Professor Bernard Etkin was born in Toronto, May 7 1918. He graduated from the University of Toronto in Engineering Physics (B.A.Sc.) in 1941 and was appointed a lecturer in 1942. In 1947, he graduated with an M.A.Sc in Aeronautical Engineering and rose through the ranks becoming full Professor in 1957. He was one of the founding staff members of Institute of Aerospace Studies (IAS), originally called Institute of Aerophysics, and, although he retired from the teaching staff in 1983, he has continued to teach and conduct research as University Professor Emeritus. He designed many of the courses that he taught, some of which were the first of this type to be given in Canada. His lectures in Flight Dynamics resulted in the publication of three editions of a book on this subject for which he is perhaps best known. Etkin also served many administrative roles including chair of Engineering Science (1967-1972) and Dean of the Faculty of Applied Science and Engineering (1973-1979).

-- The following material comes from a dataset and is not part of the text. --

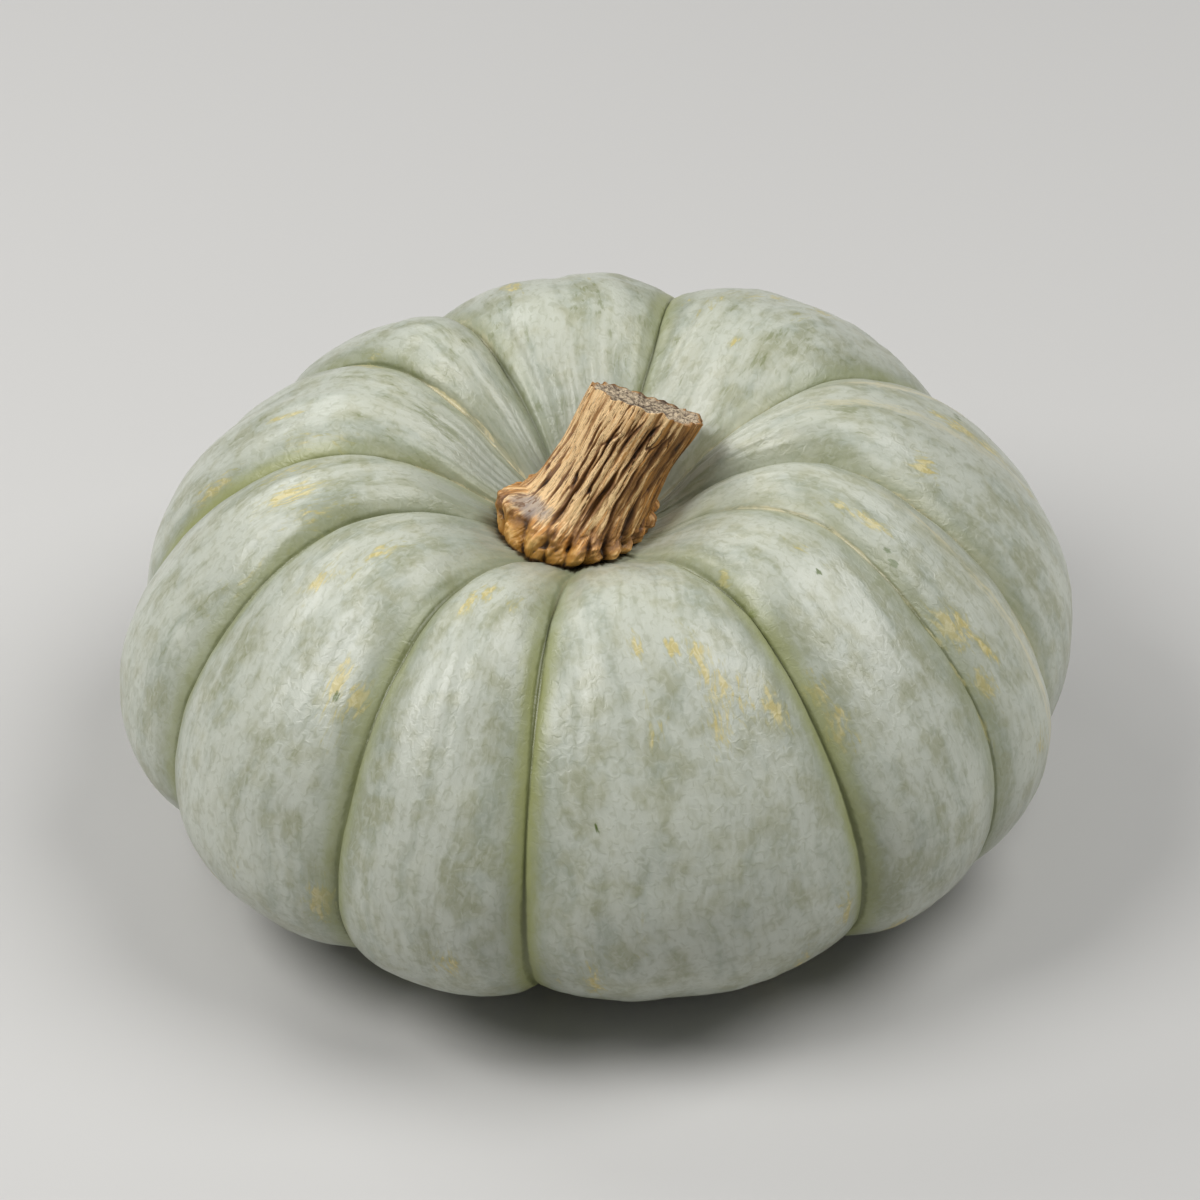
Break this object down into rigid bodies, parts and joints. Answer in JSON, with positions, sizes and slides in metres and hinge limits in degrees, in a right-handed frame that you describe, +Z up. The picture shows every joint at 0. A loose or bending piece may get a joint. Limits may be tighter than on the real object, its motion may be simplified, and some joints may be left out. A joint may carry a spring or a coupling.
{
  "type": "jarrahdale pumpkin",
  "caption": "Whole jarrahdale pumpkin as picked: a wide, flattened, deeply ribbed grey-green fruit with a dry, corky, leaning stem; it rests on the flat spots under its ribs.",
  "frame": {"origin": "on the surface the pumpkin rests on, below the middle of its box", "axes": "+Z up, out of the stem end; -Y is the side turned to the viewer, the stem leans towards +X and +Y"},
  "size_m": [0.2526, 0.2523, 0.1277],
  "materials": {
    "rind": "satin",
    "cork": "matte"
  },
  "bodies": {
    "root": {"fruit": "rind", "stem": "cork"}
  },
  "joints": []
}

Along side his academic career, Etkin also worked as a consultant to industry and government. During the war years and in the early 1950s, Etkin was also employed and later consulted for several Canadian aircraft firms including de Havilland, Victory Aircraft and A.V.Roe, Found Brothers, Orenda Engines and Avro Aircraft. He was involved in the design, production and/or testing of the following airplanes: DHC Tiger Moth, Hornet Moth, Mosquito, Harvard trainer; Avro Anson, Avro Lancaster, Avro CF 100 Fighter; Avro C102 jet transport, York transport, CF 105 Arrow; DHC Sparrow glider and UofT Loudon glider. For many years, he was also an active consultant to the U.S. and Canadian governments often with the Defence Research Board of Canada and the U.S. Air Force Office of Scientific Research. Much of his consultant work was done as a member of the Aerospace Engineering Research Consultants (AERCOL) that included many of the professors at IAS.

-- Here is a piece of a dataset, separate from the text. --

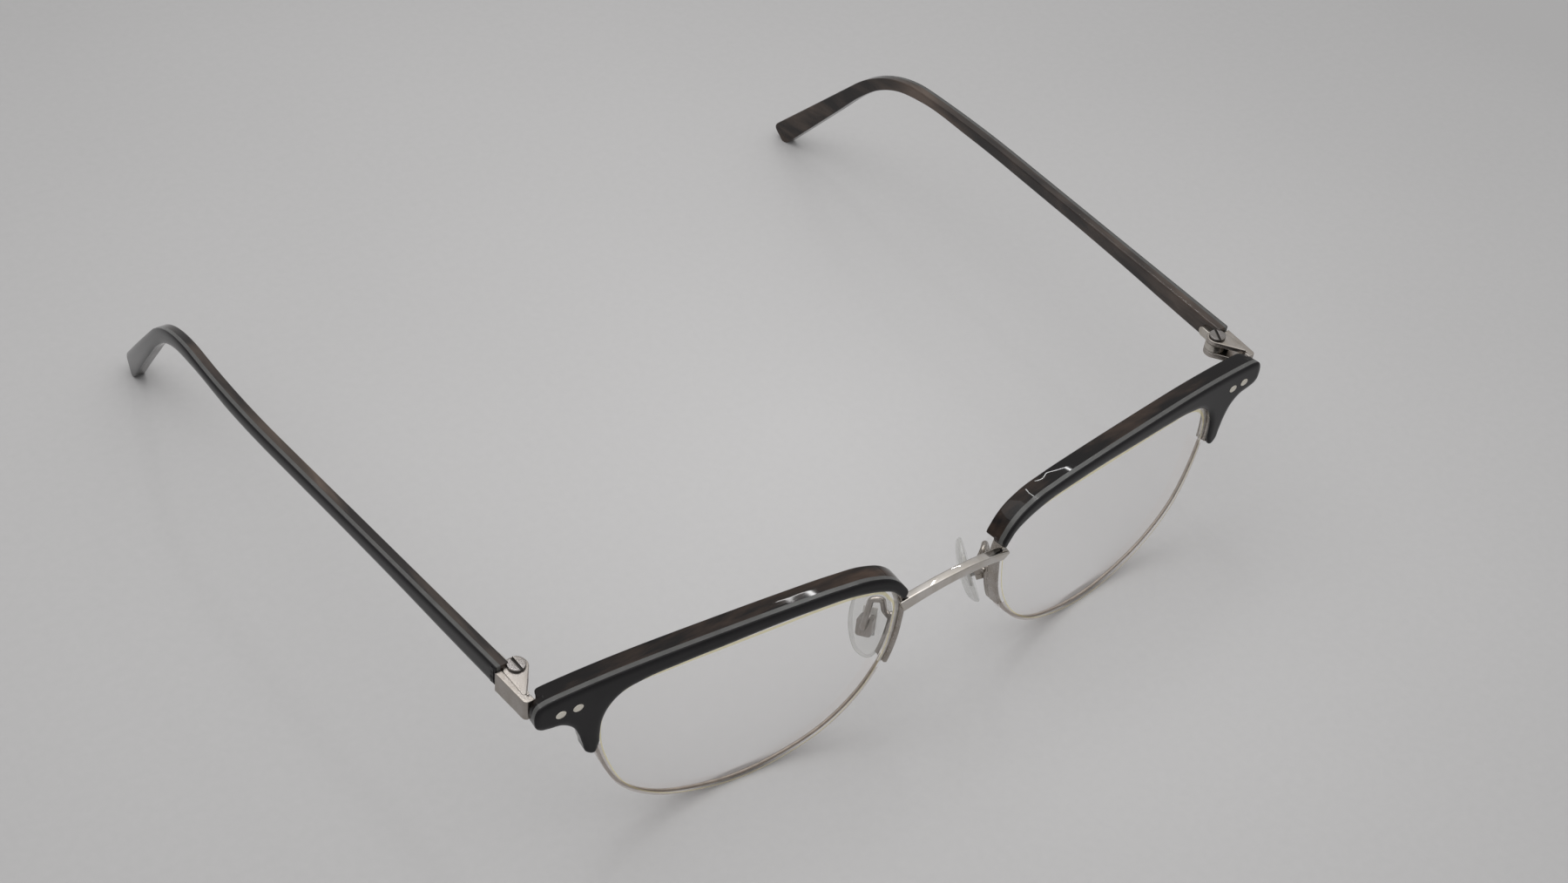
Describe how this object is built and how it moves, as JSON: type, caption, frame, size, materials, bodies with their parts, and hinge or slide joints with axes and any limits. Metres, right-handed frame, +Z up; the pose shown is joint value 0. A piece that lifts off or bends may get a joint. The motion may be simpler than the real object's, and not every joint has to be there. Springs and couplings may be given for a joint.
{
  "type": "half rim eyeglasses",
  "caption": "Half-rim eyeglasses with laminated brow bars on metal upper rims, cord-held lenses, a slim bridge, rocking nose pads and folding temples.",
  "frame": {"origin": "middle of the box that the open glasses fill, on the surface they stand on", "axes": "+X towards the right end as seen from the front, +Y towards the wearer and the temple tips, +Z up; the fronts of the lenses face -Y"},
  "size_m": [0.1508, 0.1342, 0.0337],
  "materials": {
    "lens_clear": "clear polished lens with satin ground edge",
    "cord_nylon": "translucent nylon cord",
    "liner_nylon": "translucent nylon rail",
    "rim_metal": "satin silver",
    "bridge_metal": "polished silver",
    "acetate_black": "polished black acetate",
    "acetate_pale": "polished pale grey-green acetate",
    "acetate_brown": "polished dark brown mottled acetate",
    "rivet_metal": "satin silver",
    "end_piece_metal": "satin silver",
    "screw_metal": "turned steel",
    "hinge_metal": "satin silver",
    "core_metal": "drawn wire",
    "pad_clear": "clear soft plastic",
    "pad_metal": "satin silver"
  },
  "bodies": {
    "front": {"bridge": "bridge_metal", "lens_right": "lens_clear", "lens_left": "lens_clear", "lens_cord_right": "cord_nylon", "lens_cord_left": "cord_nylon", "rim_liner_right": "liner_nylon", "rim_liner_left": "liner_nylon", "upper_rim_right": "rim_metal", "upper_rim_left": "rim_metal", "brow_face_right": "acetate_black", "brow_face_left": "acetate_black", "brow_stripe_right": "acetate_pale", "brow_stripe_left": "acetate_pale", "brow_back_right": "acetate_brown", "brow_back_left": "acetate_brown", "brow_rivets_right": "rivet_metal", "brow_rivets_left": "rivet_metal", "end_piece_right": "end_piece_metal", "end_piece_left": "end_piece_metal", "hinge_screw_right": "screw_metal", "hinge_screw_left": "screw_metal", "pad_arm_right": "pad_metal", "pad_arm_left": "pad_metal", "pad_box_right": "pad_metal", "pad_box_left": "pad_metal", "pad_pin_right": "pad_metal", "pad_pin_left": "pad_metal"},
    "temple_right_arm": {"temple_face_right": "acetate_black", "temple_stripe_right": "acetate_pale", "temple_back_right": "acetate_brown", "temple_core_right": "core_metal", "temple_hinge_right": "hinge_metal"},
    "nose_pad_right_rocker": {"nose_pad_right": "pad_clear", "pad_insert_right": "pad_metal"},
    "temple_left_arm": {"temple_face_left": "acetate_black", "temple_stripe_left": "acetate_pale", "temple_back_left": "acetate_brown", "temple_core_left": "core_metal", "temple_hinge_left": "hinge_metal"},
    "nose_pad_left_rocker": {"nose_pad_left": "pad_clear", "pad_insert_left": "pad_metal"}
  },
  "joints": [
    {"name": "temple_right_fold", "type": "hinge", "parent": "front", "child": "temple_right_arm", "pos_m": [0.06795, -0.05177, 0.0315], "axis": [0, 0, 1], "range_deg": [0, 90]},
    {"name": "temple_left_fold", "type": "hinge", "parent": "front", "child": "temple_left_arm", "pos_m": [-0.06795, -0.05177, 0.0315], "axis": [0, 0, -1], "range_deg": [0, 80]},
    {"name": "nose_pad_right_rock", "type": "hinge", "parent": "front", "child": "nose_pad_right_rocker", "pos_m": [0.01114, -0.06028, 0.01647], "axis": [-0.5515, -0.8272, 0.1079], "range_deg": [-8, 8]},
    {"name": "nose_pad_left_rock", "type": "hinge", "parent": "front", "child": "nose_pad_left_rocker", "pos_m": [-0.01114, -0.06028, 0.01647], "axis": [-0.5515, 0.8272, -0.1079], "range_deg": [-8, 8]}
  ]
}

His research interests have been broad and have reached beyond the field of Aerodynamics. Many of his publications deal with topics in aircraft structure, wing theory, shock waves, stability and control of aircraft, satellites and re-entry vehicles, aerosonics, air curtains and aerodynamics of small particles. He was responsible for the design of the subsonic wind tunnel and managed all aspects of its funding, construction and installation. His research resulted in significant contributions to the aerodynamic theory of supersonic wings, flight dynamics and flight in turbulent winds as well as to space flight in the area of spin decay of satellites and gravity-gradient stabilization. He has several patents in his name including the Tervel separator – an aerodynamic particle separator – and an air curtain fume cabinet.
Professor Etkin has been honoured with many medals and awards. In 2003, he was made a Member of the Order of Canada and most recently was given the Engineering Alumni Medal. He is a Fellow of the Royal Society of Canada, the Canadian Academy of Engineering, the Canadian Aeronautics and Space Institute and the American Institute of Aeronautics and Astronautics. He continued to reside in Toronto with his wife Maya and to be a mentor to students and faculty at the Institute of Aerospace Studies, until his death on June 26, 2014.